Lawyers representing the Kyrgyz government argued that this had been a demand for a bribe, that it amounted to corruption, and that the $863,550 paid by Stans was laundered through a series of shell companies rather than being paid into the state budget.
However, the tribunal decided in favor of Stans Energy and ordered the Kyrgyz government to compensate the company.
Today, Kurmanaliev is living in Latvia, where he sought asylum after fleeing Kyrgyzstan. He strongly denies any corruption or misconduct, and told OCCRP that he had stopped living with his wife in 2005 and her bank account had nothing to do with him.
“I don’t know exactly what she did and what financial transactions she carried out in 2009, and I have nothing to do with it,” he said, adding that his conviction by Bishkek district court was “unjust, discriminatory, and politically motivated.”
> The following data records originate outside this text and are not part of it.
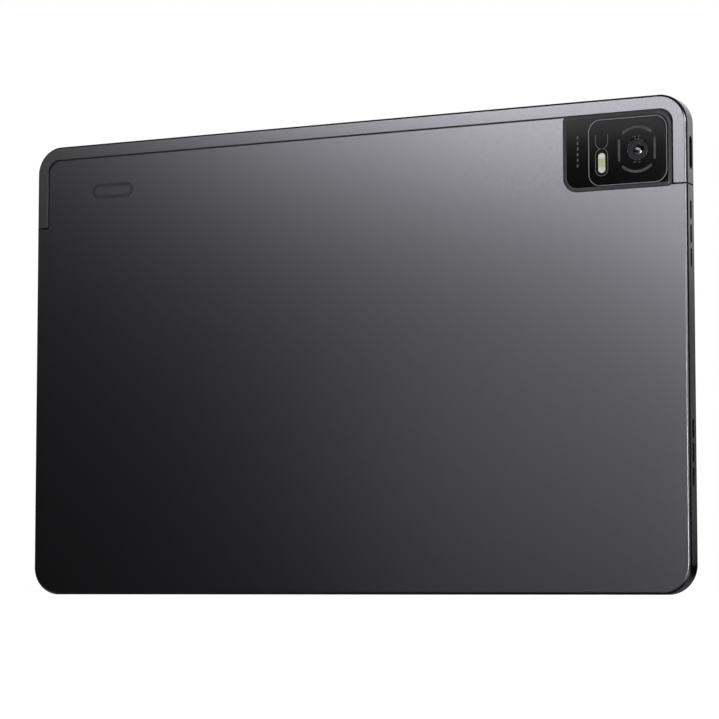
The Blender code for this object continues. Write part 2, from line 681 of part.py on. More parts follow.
def battery():
    for name, side in (("battery_cell_right", -1), ("battery_cell_left", 1)):
        x = sorted(side * value for value in CELL_X)
        prism(name, rectangle(x, CELL_Z, (CELL_RADIUS,) * 4, EDGE_STEPS), CELL_Y, "pouch_foil")
    block("battery_board", *BATTERY_BOARD, "board_green")
    block("battery_flex", *BATTERY_FLEX, "flex_amber")


def screws():
    for name, centre in SCREWS.items():
        screw = prism(name, circle(centre, SCREW_HEAD, SMALL_STEPS), SCREW_HEAD_Y, "steel")
        shank = prism("shank", circle(centre, SCREW_SHANK, SMALL_STEPS), SCREW_SHANK_Y, "steel")
        combine(screw, shank, "UNION")


def main():
    for old in list(bpy.data.objects):
        bpy.data.objects.remove(old, do_unlink=True)
    rear_cover()
    antenna_cover()
    camera_island()
    display()
    mid_frame()
    power_key()
    volume_rocker()
    speakers()
    charging_socket()
    card_tray()
    boards()
    battery()
    screws()


main()
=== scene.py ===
# %% [markdown]
# # An eleven-inch tablet computer, seen from behind
#
# This lesson dresses a finished assembly. The solids of the tablet already exist as a fixed frame, each
# piece in its place, and here each visible piece gets its fine shape and its finish. Everything inside the
# casing keeps its solid and gets a material of its own. Lengths are written in millimetres and multiplied
# by `MM` where Blender wants metres. X runs along the long side, Z is up, and the rear of the tablet looks
# to +Y.

import json
import math

import bmesh
import bpy
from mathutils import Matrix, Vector


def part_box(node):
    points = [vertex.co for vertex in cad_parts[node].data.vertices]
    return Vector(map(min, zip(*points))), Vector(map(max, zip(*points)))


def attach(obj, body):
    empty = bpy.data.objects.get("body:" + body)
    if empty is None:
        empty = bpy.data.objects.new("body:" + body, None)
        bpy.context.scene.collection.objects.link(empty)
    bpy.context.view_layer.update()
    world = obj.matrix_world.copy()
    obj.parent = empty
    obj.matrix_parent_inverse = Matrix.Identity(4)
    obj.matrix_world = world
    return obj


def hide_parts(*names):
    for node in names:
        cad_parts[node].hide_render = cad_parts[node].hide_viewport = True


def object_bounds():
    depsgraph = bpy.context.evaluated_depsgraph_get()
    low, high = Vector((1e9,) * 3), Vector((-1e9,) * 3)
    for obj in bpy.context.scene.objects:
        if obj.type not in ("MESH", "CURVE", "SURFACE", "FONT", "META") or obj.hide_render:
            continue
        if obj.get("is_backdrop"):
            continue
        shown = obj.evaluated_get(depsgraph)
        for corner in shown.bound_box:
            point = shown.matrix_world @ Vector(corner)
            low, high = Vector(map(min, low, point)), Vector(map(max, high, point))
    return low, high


MM = 0.001
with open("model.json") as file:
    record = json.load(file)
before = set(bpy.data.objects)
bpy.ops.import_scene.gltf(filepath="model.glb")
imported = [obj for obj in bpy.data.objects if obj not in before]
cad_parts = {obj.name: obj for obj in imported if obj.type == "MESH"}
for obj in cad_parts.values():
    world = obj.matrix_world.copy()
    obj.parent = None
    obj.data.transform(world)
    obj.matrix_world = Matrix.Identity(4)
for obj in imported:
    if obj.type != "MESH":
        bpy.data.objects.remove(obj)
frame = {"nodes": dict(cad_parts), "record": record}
cad_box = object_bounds()

# %% [markdown]
# ## The sizes that everything follows
#
# Places come from the frame: each solid tells its lowest and highest corner. What a box can't tell, such as
# a corner's radius or the thickness of a wall, is written down here once, as the maker's drawing would.


# %% Read the places from the frame
def corners(node):
    """A solid's lowest and highest corner in millimetres."""
    low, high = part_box(node)
    return low / MM, high / MM


shell_low, shell_high = corners("rear_cover")
_, band_high = corners("antenna_cover")
HALF_WIDTH = shell_high.x
TOP = band_high.z
RIM_FRONT = shell_low.y
REAR = shell_high.y
CASE_RADIUS = 10.0
WALL = 1.2
SKIN = 0.7
CHAMFER = 0.45
SEAM_SIDE = 5.0
SEAM_TOP = 5.2
SEAM_RADIUS = 5.0
SEAM_END = TOP - 30.6
SEAM_GAP = 0.55
FIT = 0.15
BEYOND = 20.0
print(f"casing {2 * HALF_WIDTH:.1f} by {TOP:.1f} mm, rear face at {REAR:.1f}")

# %% [markdown]
# ## The set: camera, floor and light
#
# A product photographer stands a slim tablet on its edge and looks along the table top, so its bottom edge
# stays a straight line. A long lens keeps the sides nearly parallel. The camera stands a little above the
# floor, off to the side of the camera island, and looks slightly up.

# %% Place the camera
CAMERA_PLACE = (-416.7, 827.0, 1.5)
CAMERA_HEADING = 153.54
CAMERA_RISE = 5.01
LENS_MM = 131.8

camera_data = bpy.data.cameras.new("camera")
camera_data.lens = LENS_MM
camera_data.clip_start = 1 * MM
camera = bpy.data.objects.new("camera", camera_data)
camera.location = Vector(CAMERA_PLACE) * MM
camera.rotation_euler = (math.radians(90 + CAMERA_RISE), 0, math.radians(-CAMERA_HEADING))
bpy.context.scene.collection.objects.link(camera)
bpy.context.scene.camera = camera
bpy.context.scene.view_settings.view_transform = "Standard"
print("camera at", tuple(round(value) for value in CAMERA_PLACE), "mm, lens", LENS_MM, "mm")

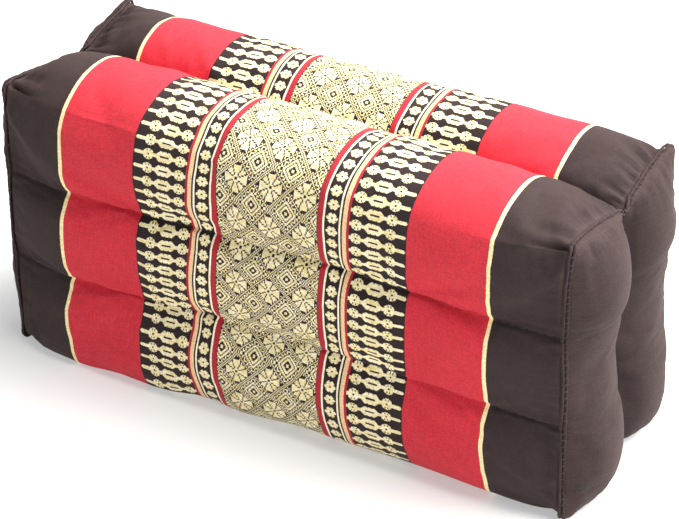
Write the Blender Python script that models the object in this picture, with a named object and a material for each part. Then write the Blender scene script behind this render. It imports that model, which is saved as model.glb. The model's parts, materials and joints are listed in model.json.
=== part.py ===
"""A channel-sewn block cushion that stands on its long narrow side.

The patterned wrap goes round the front, the top, the back and the underside. It is sewn through along
two lines on the front and the back and along one line on the top and the underside, so the filling
swells between the lines. A plain panel closes each end.

Frame: X runs along the cushion, the front faces -Y and Z is up. The origin is on the surface that the
cushion stands on, under its middle. Sizes are in metres.
"""

import math

import bmesh
import bpy
from mathutils import Matrix, Vector

# The seam box: the sizes between the corners of the two end seams.
LENGTH = 0.350
DEPTH = 0.118
LOW_CORNER_Z = 0.002
HIGH_CORNER_Z = 0.1665

# The grooves in the middle of the top, the underside and the ends lie a little behind the centre.
GROOVE_Y = 0.005
TOP_GROOVE_Z = 0.157
BOTTOM_GROOVE_Z = 0.009
GROOVE_SPREAD = 1.4

# How full each tube of the wrap is, away from its ends.
TOP_CORNER_Z = 0.1600
TOP_CORNER_RADIUS = 0.032
TOP_CROWN = 0.0270
BACK_SHARE = 0.82
BOTTOM_RISE = 0.004
BOTTOM_CROWN = 0.016
END_CORNER_RADIUS = 0.004
CROWN_POWER = 0.55
TOP_CROWN_POWER = 0.45
END_ROUNDING = 7.0

# The left end seam bows outward between its corners, and the right one hardly does.
END_BOW = {-1.0: 0.006, 1.0: 0.001}
BOW_START = 0.6
BOW_POWER = 3

# Uneven filling along the cushion. A row for each section across it, from the left end to the right.
# x: place along the cushion. seam: how far the sewn lines lie outside the seam box.
# crest: how far the swell between two lines lies outside the seam box. upper_z, lower_z: the heights
# of the two sewn lines. top: how high the crown of the top stands, as a share of TOP_CROWN.
# low_radius: the rounding of the low front and back edges.
SECTION_COLUMNS = ("x", "seam", "crest", "upper_z", "lower_z", "top", "low_radius")
SECTIONS = (
    (-0.175, 0.000, 0.0125, 0.1120, 0.0575, 1.00, 0.010),
    (-0.135, 0.002, 0.0130, 0.1100, 0.0540, 1.02, 0.010),
    (-0.086, 0.001, 0.0110, 0.1110, 0.0560, 1.00, 0.012),
    (-0.035, 0.003, 0.0112, 0.1140, 0.0595, 1.00, 0.020),
    (0.035, 0.004, 0.0114, 0.1170, 0.0620, 1.03, 0.026),
    (0.086, 0.004, 0.0114, 0.1160, 0.0620, 1.04, 0.028),
    (0.135, 0.004, 0.0128, 0.1145, 0.0610, 1.04, 0.028),
    (0.175, 0.000, 0.0125, 0.1125, 0.0580, 1.00, 0.028),
)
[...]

Reporters made several attempts to reach out to Kurmanaliev’s ex-wife Natalia for comment. She did not respond, though she soon deactivated or renamed some of her social media accounts.
Meanwhile, the current Kyrgyz government caused a furor last year by taking over management of the Kumtor mine from the Canadian company that has operated it since 1992. Law enforcement agencies said they discovered “evidence confirming high scale corruption” during its 30-year-long exploitation of the gold mine. Among the cases of alleged corruption, investigators said that the 2009 agreement that Kurmanaliev and other officials had helped negotiate with the Canadians “deliberately provided unlimited opportunities for this company, to the detriment of the environment and the economic interests of the republic.”
Some Kyrgyzstani politicians have called for charges to be brought against officials involved in negotiating the agreements.
“The Canadian company could not draw up [the agreement] on its own — the fault lies with our officials,” Aida Salyanova, a former member of parliament and prosecutor general, told RFE/RL, describing the Kumtor agreements as “predatory politics.”